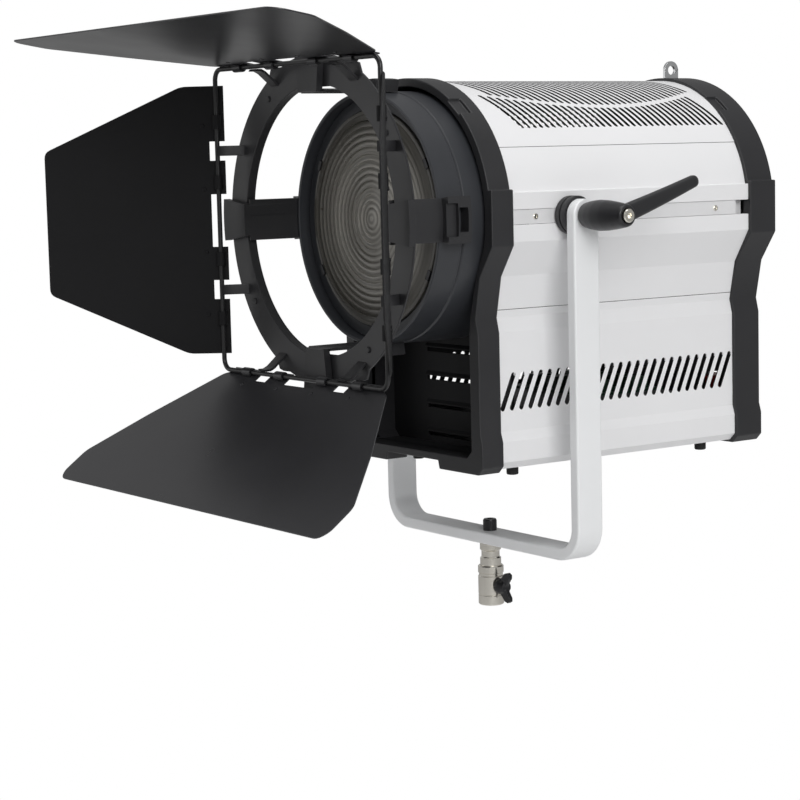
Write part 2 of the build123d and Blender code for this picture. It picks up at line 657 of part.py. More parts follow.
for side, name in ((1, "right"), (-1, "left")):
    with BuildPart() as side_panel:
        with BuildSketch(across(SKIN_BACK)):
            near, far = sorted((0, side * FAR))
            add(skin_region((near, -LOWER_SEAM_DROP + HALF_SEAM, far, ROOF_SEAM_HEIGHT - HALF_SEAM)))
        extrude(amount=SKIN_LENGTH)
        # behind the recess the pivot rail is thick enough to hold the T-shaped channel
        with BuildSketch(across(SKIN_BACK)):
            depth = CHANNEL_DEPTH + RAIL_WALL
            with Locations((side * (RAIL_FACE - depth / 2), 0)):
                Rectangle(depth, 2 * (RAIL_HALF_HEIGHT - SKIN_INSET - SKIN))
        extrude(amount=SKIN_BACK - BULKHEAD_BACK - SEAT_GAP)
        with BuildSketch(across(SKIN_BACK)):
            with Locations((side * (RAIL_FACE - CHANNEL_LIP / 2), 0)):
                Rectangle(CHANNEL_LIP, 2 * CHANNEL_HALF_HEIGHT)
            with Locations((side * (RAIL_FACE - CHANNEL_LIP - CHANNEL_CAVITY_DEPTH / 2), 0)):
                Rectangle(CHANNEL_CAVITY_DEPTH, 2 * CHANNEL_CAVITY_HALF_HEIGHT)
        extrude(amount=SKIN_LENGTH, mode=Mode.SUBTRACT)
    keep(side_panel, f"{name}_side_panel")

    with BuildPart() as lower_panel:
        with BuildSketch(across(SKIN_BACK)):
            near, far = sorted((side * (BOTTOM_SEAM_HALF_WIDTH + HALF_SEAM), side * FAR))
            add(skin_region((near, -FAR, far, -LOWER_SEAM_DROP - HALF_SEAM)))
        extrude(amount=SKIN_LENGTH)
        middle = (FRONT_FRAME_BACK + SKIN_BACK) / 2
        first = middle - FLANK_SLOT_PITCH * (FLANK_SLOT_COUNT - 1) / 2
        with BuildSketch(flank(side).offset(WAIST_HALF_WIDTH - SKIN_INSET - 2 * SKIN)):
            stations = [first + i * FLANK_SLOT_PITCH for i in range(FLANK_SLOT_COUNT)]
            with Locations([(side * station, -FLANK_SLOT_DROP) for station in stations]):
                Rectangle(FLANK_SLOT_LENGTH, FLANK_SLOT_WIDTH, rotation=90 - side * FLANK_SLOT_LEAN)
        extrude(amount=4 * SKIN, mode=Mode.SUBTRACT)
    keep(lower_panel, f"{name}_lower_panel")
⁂
Take the listing above and write it out again exactly.

● **RESULT OF THIS TASK**
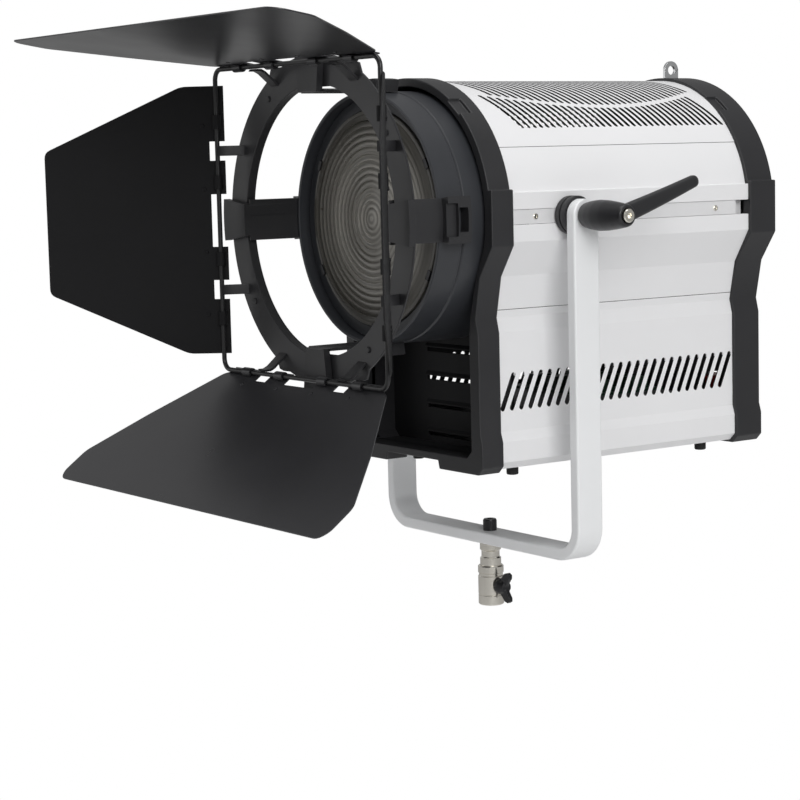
Write part 2 of the build123d and Blender code for this picture. It picks up at line 657 of part.py. More parts follow.
for side, name in ((1, "right"), (-1, "left")):
    with BuildPart() as side_panel:
        with BuildSketch(across(SKIN_BACK)):
            near, far = sorted((0, side * FAR))
            add(skin_region((near, -LOWER_SEAM_DROP + HALF_SEAM, far, ROOF_SEAM_HEIGHT - HALF_SEAM)))
        extrude(amount=SKIN_LENGTH)
        # behind the recess the pivot rail is thick enough to hold the T-shaped channel
        with BuildSketch(across(SKIN_BACK)):
            depth = CHANNEL_DEPTH + RAIL_WALL
            with Locations((side * (RAIL_FACE - depth / 2), 0)):
                Rectangle(depth, 2 * (RAIL_HALF_HEIGHT - SKIN_INSET - SKIN))
        extrude(amount=SKIN_BACK - BULKHEAD_BACK - SEAT_GAP)
        with BuildSketch(across(SKIN_BACK)):
            with Locations((side * (RAIL_FACE - CHANNEL_LIP / 2), 0)):
                Rectangle(CHANNEL_LIP, 2 * CHANNEL_HALF_HEIGHT)
            with Locations((side * (RAIL_FACE - CHANNEL_LIP - CHANNEL_CAVITY_DEPTH / 2), 0)):
                Rectangle(CHANNEL_CAVITY_DEPTH, 2 * CHANNEL_CAVITY_HALF_HEIGHT)
        extrude(amount=SKIN_LENGTH, mode=Mode.SUBTRACT)
    keep(side_panel, f"{name}_side_panel")

    with BuildPart() as lower_panel:
        with BuildSketch(across(SKIN_BACK)):
            near, far = sorted((side * (BOTTOM_SEAM_HALF_WIDTH + HALF_SEAM), side * FAR))
            add(skin_region((near, -FAR, far, -LOWER_SEAM_DROP - HALF_SEAM)))
        extrude(amount=SKIN_LENGTH)
        middle = (FRONT_FRAME_BACK + SKIN_BACK) / 2
        first = middle - FLANK_SLOT_PITCH * (FLANK_SLOT_COUNT - 1) / 2
        with BuildSketch(flank(side).offset(WAIST_HALF_WIDTH - SKIN_INSET - 2 * SKIN)):
            stations = [first + i * FLANK_SLOT_PITCH for i in range(FLANK_SLOT_COUNT)]
            with Locations([(side * station, -FLANK_SLOT_DROP) for station in stations]):
                Rectangle(FLANK_SLOT_LENGTH, FLANK_SLOT_WIDTH, rotation=90 - side * FLANK_SLOT_LEAN)
        extrude(amount=4 * SKIN, mode=Mode.SUBTRACT)
    keep(lower_panel, f"{name}_lower_panel")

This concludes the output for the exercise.